TO BE DONE:
Output an exact reproduction of the data.

* BEGIN DATASET EXTRACT *

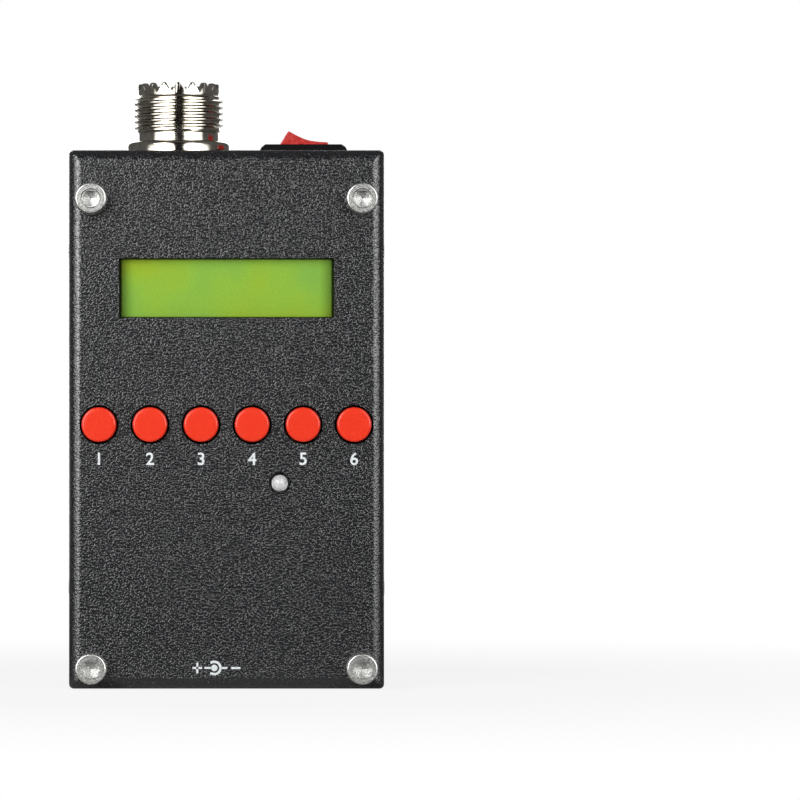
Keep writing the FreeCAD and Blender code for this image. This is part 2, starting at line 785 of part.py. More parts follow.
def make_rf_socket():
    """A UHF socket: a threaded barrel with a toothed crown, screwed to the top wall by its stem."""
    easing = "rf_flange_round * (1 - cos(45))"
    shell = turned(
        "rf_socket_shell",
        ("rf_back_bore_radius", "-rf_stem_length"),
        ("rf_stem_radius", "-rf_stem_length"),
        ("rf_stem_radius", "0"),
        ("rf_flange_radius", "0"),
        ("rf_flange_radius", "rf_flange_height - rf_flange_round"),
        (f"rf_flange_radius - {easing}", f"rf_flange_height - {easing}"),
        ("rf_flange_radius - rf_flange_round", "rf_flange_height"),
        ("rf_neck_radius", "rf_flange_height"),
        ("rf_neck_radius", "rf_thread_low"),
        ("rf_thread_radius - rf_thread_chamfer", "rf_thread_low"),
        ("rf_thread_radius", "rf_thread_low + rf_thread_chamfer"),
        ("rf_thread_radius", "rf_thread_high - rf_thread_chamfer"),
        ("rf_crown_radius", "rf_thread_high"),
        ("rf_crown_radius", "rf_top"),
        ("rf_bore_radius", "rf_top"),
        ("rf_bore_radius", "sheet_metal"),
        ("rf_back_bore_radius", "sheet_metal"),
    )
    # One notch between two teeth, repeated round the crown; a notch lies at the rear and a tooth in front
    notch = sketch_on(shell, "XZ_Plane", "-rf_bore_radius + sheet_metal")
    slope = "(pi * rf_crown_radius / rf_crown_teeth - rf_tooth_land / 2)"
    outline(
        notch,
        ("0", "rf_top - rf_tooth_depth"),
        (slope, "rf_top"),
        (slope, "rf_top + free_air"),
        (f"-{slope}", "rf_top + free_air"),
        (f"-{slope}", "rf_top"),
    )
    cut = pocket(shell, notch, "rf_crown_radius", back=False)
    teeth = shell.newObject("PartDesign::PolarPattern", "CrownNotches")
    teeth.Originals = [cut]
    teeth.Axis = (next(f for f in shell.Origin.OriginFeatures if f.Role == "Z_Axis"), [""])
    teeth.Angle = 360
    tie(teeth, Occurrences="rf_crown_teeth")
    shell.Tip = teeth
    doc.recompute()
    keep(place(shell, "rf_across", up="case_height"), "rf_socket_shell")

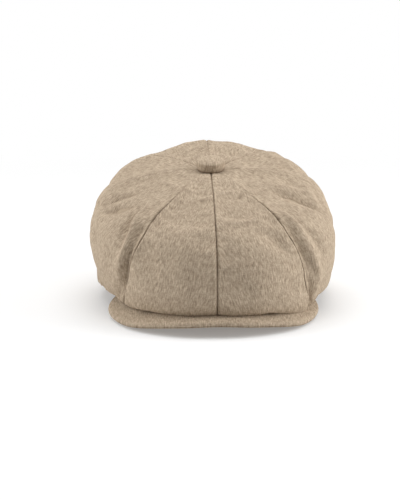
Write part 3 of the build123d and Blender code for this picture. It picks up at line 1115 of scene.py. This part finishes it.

* END DATASET EXTRACT *

FINISHED TASK:
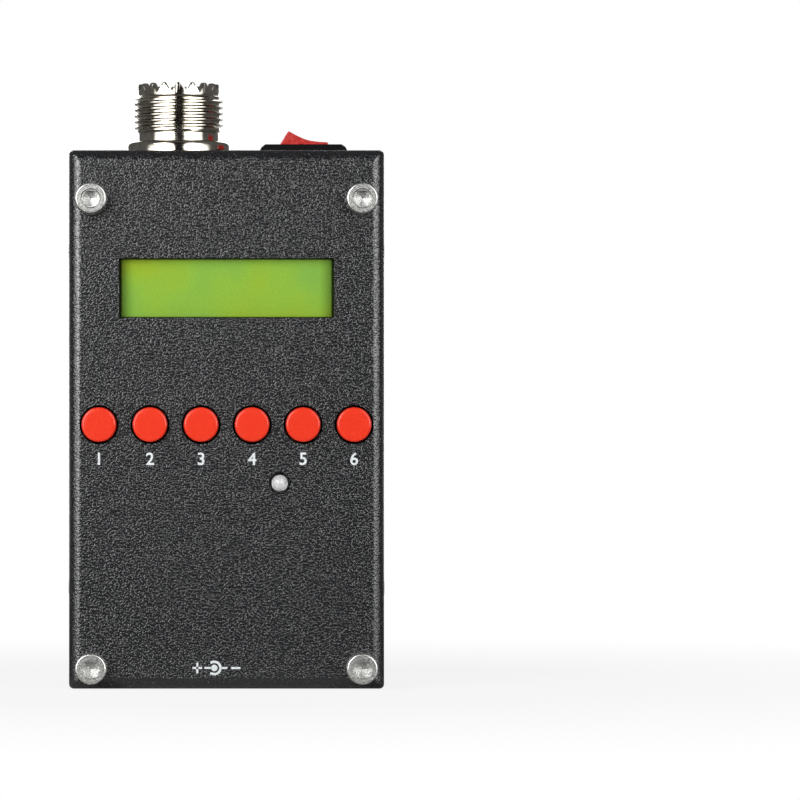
Keep writing the FreeCAD and Blender code for this image. This is part 2, starting at line 785 of part.py. More parts follow.
def make_rf_socket():
    """A UHF socket: a threaded barrel with a toothed crown, screwed to the top wall by its stem."""
    easing = "rf_flange_round * (1 - cos(45))"
    shell = turned(
        "rf_socket_shell",
        ("rf_back_bore_radius", "-rf_stem_length"),
        ("rf_stem_radius", "-rf_stem_length"),
        ("rf_stem_radius", "0"),
        ("rf_flange_radius", "0"),
        ("rf_flange_radius", "rf_flange_height - rf_flange_round"),
        (f"rf_flange_radius - {easing}", f"rf_flange_height - {easing}"),
        ("rf_flange_radius - rf_flange_round", "rf_flange_height"),
        ("rf_neck_radius", "rf_flange_height"),
        ("rf_neck_radius", "rf_thread_low"),
        ("rf_thread_radius - rf_thread_chamfer", "rf_thread_low"),
        ("rf_thread_radius", "rf_thread_low + rf_thread_chamfer"),
        ("rf_thread_radius", "rf_thread_high - rf_thread_chamfer"),
        ("rf_crown_radius", "rf_thread_high"),
        ("rf_crown_radius", "rf_top"),
        ("rf_bore_radius", "rf_top"),
        ("rf_bore_radius", "sheet_metal"),
        ("rf_back_bore_radius", "sheet_metal"),
    )
    # One notch between two teeth, repeated round the crown; a notch lies at the rear and a tooth in front
    notch = sketch_on(shell, "XZ_Plane", "-rf_bore_radius + sheet_metal")
    slope = "(pi * rf_crown_radius / rf_crown_teeth - rf_tooth_land / 2)"
    outline(
        notch,
        ("0", "rf_top - rf_tooth_depth"),
        (slope, "rf_top"),
        (slope, "rf_top + free_air"),
        (f"-{slope}", "rf_top + free_air"),
        (f"-{slope}", "rf_top"),
    )
    cut = pocket(shell, notch, "rf_crown_radius", back=False)
    teeth = shell.newObject("PartDesign::PolarPattern", "CrownNotches")
    teeth.Originals = [cut]
    teeth.Axis = (next(f for f in shell.Origin.OriginFeatures if f.Role == "Z_Axis"), [""])
    teeth.Angle = 360
    tie(teeth, Occurrences="rf_crown_teeth")
    shell.Tip = teeth
    doc.recompute()
    keep(place(shell, "rf_across", up="case_height"), "rf_socket_shell")

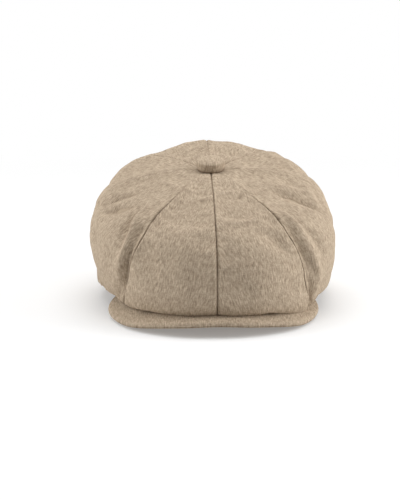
Write part 3 of the build123d and Blender code for this picture. It picks up at line 1115 of scene.py. This part finishes it.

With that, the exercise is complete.